Subscription Billing

Business Models

A payment model where customers are charged on a recurring schedule (monthly, annually, etc.) for ongoing access to products or services. Requires card-on-file capability and careful attention to authorization rates, dunning, and involuntary churn. Card networks have specific rules for subscription billing including clear disclosure and easy cancellation. Higher risk classification due to chargeback patterns.

T

Transaction Fee

Pricing

A fixed fee charged per transaction, regardless of transaction amount. Common examples: $0.30 per transaction with Stripe, or $0.10-0.20 per authorization in IC++ pricing. Transaction fees have greater impact on low-value transactions - a $0.30 fee on a $10 transaction adds 3% to cost. Merchants with low average ticket values should negotiate lower per-transaction fees.

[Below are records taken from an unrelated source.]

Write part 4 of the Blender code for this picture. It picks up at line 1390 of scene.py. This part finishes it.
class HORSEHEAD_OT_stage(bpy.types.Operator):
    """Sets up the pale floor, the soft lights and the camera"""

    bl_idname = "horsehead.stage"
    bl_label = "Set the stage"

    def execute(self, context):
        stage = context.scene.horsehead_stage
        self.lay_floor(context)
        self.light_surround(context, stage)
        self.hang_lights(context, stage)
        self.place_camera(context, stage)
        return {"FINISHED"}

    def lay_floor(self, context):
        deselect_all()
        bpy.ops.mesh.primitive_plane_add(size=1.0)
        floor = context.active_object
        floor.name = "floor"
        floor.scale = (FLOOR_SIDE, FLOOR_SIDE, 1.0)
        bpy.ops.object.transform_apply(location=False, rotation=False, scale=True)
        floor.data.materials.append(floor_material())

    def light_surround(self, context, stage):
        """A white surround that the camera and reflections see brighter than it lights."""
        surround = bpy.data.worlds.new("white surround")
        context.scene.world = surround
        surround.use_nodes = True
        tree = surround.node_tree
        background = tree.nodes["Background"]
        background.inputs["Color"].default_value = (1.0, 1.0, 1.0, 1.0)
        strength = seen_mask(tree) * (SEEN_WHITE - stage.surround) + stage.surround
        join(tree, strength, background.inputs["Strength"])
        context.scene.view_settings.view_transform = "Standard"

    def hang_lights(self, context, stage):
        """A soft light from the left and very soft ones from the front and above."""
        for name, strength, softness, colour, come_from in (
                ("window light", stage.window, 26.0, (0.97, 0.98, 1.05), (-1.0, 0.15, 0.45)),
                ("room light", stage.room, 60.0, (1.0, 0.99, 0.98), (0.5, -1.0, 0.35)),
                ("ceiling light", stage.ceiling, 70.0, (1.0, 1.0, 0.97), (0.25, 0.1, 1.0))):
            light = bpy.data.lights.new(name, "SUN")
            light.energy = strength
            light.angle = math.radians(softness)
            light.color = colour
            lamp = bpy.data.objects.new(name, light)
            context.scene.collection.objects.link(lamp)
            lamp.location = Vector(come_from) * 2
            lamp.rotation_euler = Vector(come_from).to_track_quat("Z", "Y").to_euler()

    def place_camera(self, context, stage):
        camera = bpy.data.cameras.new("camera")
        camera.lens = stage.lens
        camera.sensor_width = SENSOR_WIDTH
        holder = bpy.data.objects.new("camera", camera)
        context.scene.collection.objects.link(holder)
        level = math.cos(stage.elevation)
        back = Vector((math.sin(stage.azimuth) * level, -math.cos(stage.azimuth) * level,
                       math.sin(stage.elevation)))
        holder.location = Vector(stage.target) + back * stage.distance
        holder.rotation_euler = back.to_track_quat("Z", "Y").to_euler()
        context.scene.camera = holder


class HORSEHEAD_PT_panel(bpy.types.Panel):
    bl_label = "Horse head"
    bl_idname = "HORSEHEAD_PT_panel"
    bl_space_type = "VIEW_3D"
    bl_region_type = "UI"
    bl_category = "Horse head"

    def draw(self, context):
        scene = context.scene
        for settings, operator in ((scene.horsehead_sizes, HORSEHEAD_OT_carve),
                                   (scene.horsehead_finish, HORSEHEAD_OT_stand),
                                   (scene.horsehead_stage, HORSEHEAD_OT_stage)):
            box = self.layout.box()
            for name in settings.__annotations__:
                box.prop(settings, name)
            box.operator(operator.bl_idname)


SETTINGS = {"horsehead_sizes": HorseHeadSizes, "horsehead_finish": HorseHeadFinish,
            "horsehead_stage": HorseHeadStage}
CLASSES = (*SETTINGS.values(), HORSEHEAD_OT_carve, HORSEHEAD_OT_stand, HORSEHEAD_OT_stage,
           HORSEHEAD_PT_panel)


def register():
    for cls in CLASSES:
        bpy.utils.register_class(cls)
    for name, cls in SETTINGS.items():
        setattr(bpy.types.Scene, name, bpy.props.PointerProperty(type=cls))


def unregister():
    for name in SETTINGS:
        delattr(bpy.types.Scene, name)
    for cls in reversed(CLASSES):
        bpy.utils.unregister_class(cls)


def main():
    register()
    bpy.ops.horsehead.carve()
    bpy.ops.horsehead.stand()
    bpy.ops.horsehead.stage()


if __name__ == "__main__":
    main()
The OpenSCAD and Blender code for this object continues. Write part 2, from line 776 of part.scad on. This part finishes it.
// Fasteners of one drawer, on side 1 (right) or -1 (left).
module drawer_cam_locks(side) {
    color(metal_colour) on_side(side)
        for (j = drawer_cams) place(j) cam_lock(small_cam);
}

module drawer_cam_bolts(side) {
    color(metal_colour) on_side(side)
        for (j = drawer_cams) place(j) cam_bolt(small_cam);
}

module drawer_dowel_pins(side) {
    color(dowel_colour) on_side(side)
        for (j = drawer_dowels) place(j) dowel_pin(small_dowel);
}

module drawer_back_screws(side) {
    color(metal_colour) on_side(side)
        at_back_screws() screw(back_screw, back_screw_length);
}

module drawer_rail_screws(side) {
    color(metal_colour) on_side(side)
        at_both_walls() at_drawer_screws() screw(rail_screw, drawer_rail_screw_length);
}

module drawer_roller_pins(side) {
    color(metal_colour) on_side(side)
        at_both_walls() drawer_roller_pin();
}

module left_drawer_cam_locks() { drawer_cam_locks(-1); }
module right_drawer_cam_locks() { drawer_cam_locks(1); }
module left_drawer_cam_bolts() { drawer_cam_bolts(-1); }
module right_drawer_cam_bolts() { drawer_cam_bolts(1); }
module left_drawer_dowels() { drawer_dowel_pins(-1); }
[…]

TID (Terminal Identification Number)

Infrastructure

A unique identifier for a specific payment terminal or point-of-sale device. Each physical terminal or virtual terminal has its own TID. A single MID can have multiple TIDs for different locations or channels. TIDs help with transaction routing, reporting, and terminal-specific configurations.

Tokenization

Technical

Replacing sensitive card data with a non-sensitive token that can be stored safely. Tokens are useless if stolen - they can only be used by the merchant they were created for. Enables card-on-file functionality without storing actual card numbers. Reduces PCI scope significantly. Network tokens (from Visa/MC) offer additional benefits including automatic card updates.

Trial Offer

Business Models

A promotional model offering free or discounted initial access before full-price billing begins. High-risk due to chargeback patterns when customers forget conversion or didn't understand terms. Acquirers scrutinize trial-to-paid conversion rates. Clear disclosure of trial terms, billing dates, and cancellation process essential. Some acquirers prohibit 'negative option' trials entirely.